▸ EXERCISE TASK
Give back all the data exactly, line by line.

»»

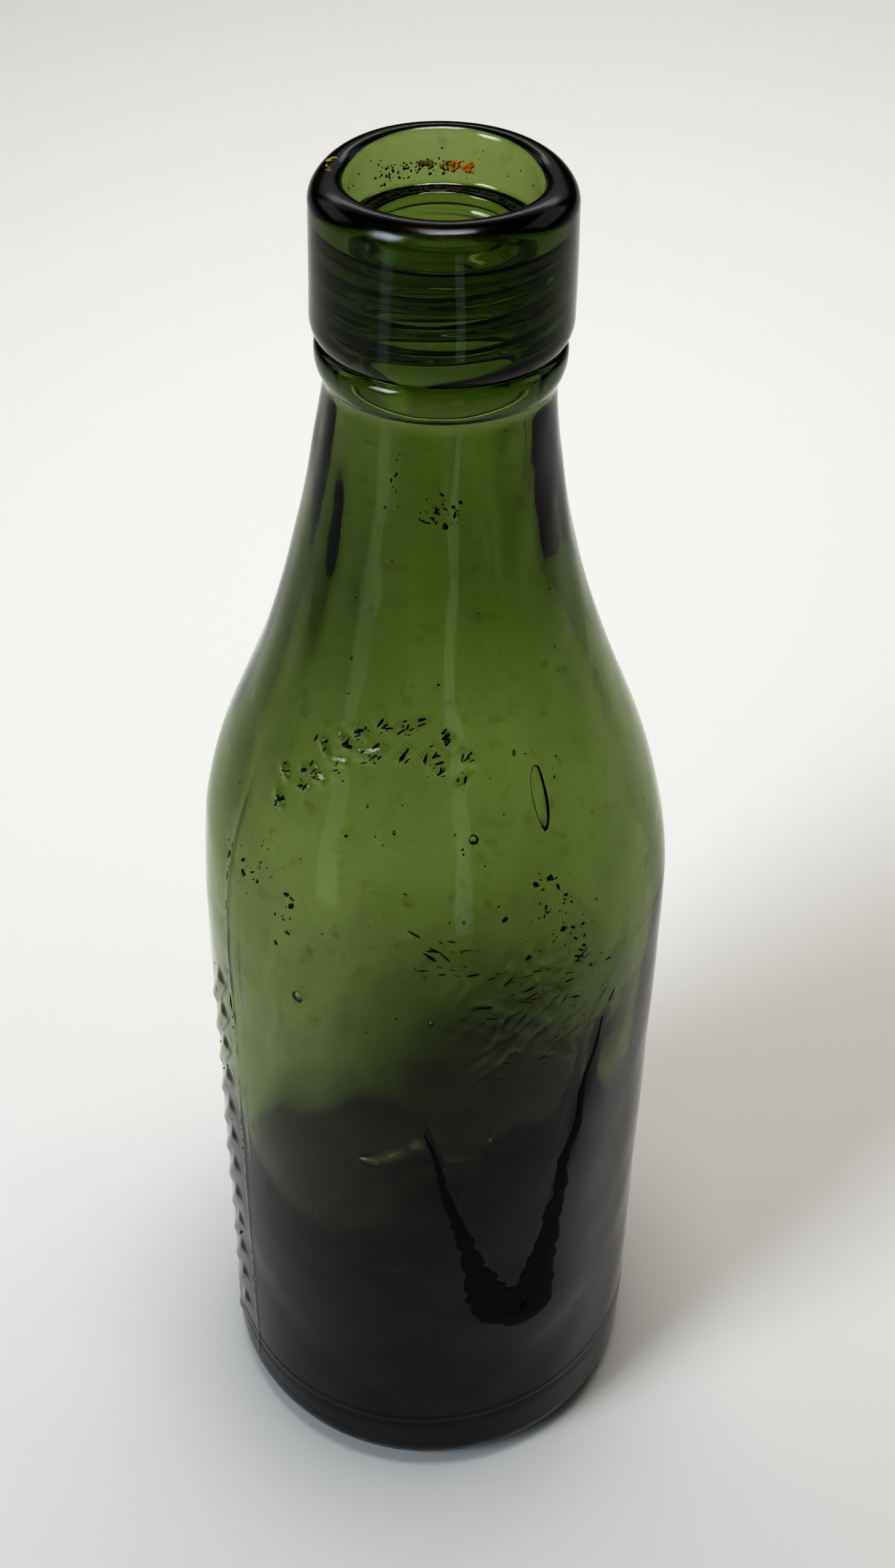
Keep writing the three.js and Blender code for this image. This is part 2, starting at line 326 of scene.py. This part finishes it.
# The lip was put on a little crooked: its front sits higher
LIFT_HEIGHTS = [194, 209, 219, 246]
LIFT = [0, 1.6, 2.0, 1.4]
# The cavity stands a little off the middle of the body
DRIFT_HEIGHTS = [0, 20, 40, 60, 80, 110, 140]
DRIFT = [0, -0.6, -1.2, -1.2, -0.8, -0.3, 0]
FLOOR_FALL = np.radians(128)        # the cavity's floor falls toward this bearing
FLOOR_SLOPE = 0.2
COLUMNS_FRONT, COLUMNS_BACK = 320, 100


def lip_lift(y, z):
    return np.interp(z, LIFT_HEIGHTS, LIFT) * smooth(-y, -6, 20)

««

▸ WRITTEN RESPONSE
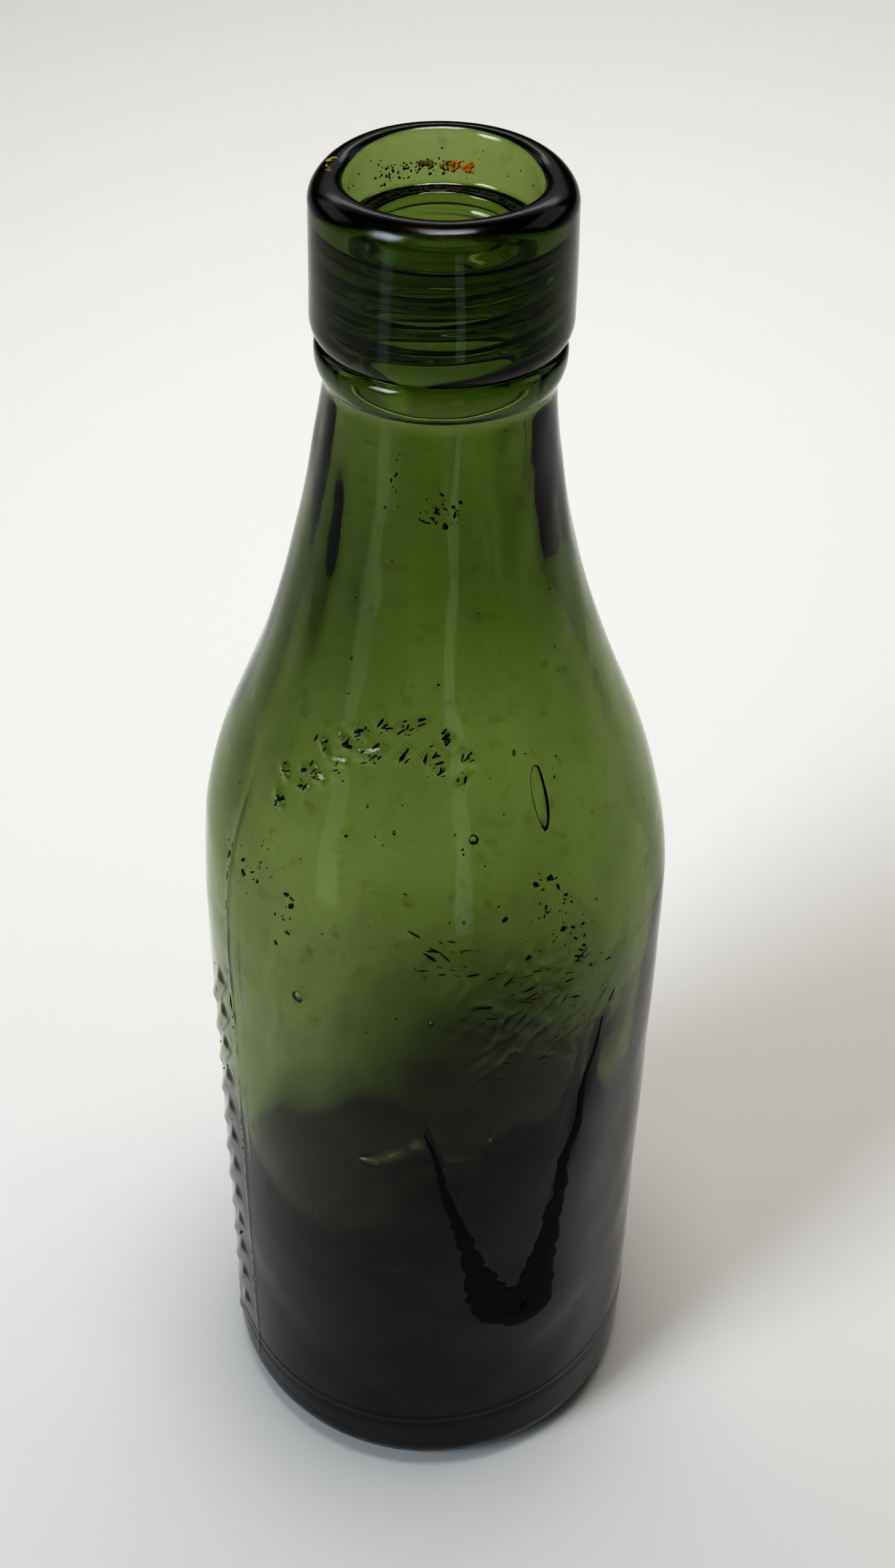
Keep writing the three.js and Blender code for this image. This is part 2, starting at line 326 of scene.py. This part finishes it.
# The lip was put on a little crooked: its front sits higher
LIFT_HEIGHTS = [194, 209, 219, 246]
LIFT = [0, 1.6, 2.0, 1.4]
# The cavity stands a little off the middle of the body
DRIFT_HEIGHTS = [0, 20, 40, 60, 80, 110, 140]
DRIFT = [0, -0.6, -1.2, -1.2, -0.8, -0.3, 0]
FLOOR_FALL = np.radians(128)        # the cavity's floor falls toward this bearing
FLOOR_SLOPE = 0.2
COLUMNS_FRONT, COLUMNS_BACK = 320, 100


def lip_lift(y, z):
    return np.interp(z, LIFT_HEIGHTS, LIFT) * smooth(-y, -6, 20)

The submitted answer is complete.